In the end: I liked it enough, and I'll probably read the sequels, though I'm in no rush. This is a novel I'd recommend to mystery readers and avid fiction readers - it's got to be better then that next James Patterson novel you're going to read - but this won't be a "YOU HAVE TO READ THIS RIGHT NOW" moment for me. Next on the reading list - The Raw Shark Texts - though I'll probably post some novels that have been important to me before then.

Thursday, August 19, 2010

What I've Been Watching:

So, since I can't be bothered to be restrained by television schedules, I acquire any shows I'd like to watch and view at my leisure via a system of shared data many call "the internet". I only really watch while falling asleep at night, so I don't tend to watch a lot unless I find something to obsess over.

Here's what's been on the docket over the past week or two:

Life (BBC version)
Incredible hi-def series of nature documentaries. Filmed over three years and often shot with high-speed cameras, it contains some of the most unique footage ever to be shown. I tend to prefer BBC documentaries because the narration is unquestionable better.
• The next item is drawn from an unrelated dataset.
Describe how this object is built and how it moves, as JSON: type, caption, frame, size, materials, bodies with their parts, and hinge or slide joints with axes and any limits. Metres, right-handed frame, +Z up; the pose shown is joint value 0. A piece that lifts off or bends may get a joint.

The reptiles episode has been my favorite of the ones I've seen so far - and here's a picture of a Jesus Lizard running on water!


Hard Knocks (Jets)
HBO's fly-on-the-wall series covering an NFL training camp. This year they're covering my team, the New York Jets and their loudmouth, cursing-a-blue-streak, always entertaining coach, Rex Ryan.

Sherlock
Another BBC series, updating the old Sherlock Holmes stories for the modern era. Starring Martin Freeman (Tim from the UK's version of The Office) as Watson, and a man with the most British name I've ever heard, Benedict Cumberbatch, as Holmes.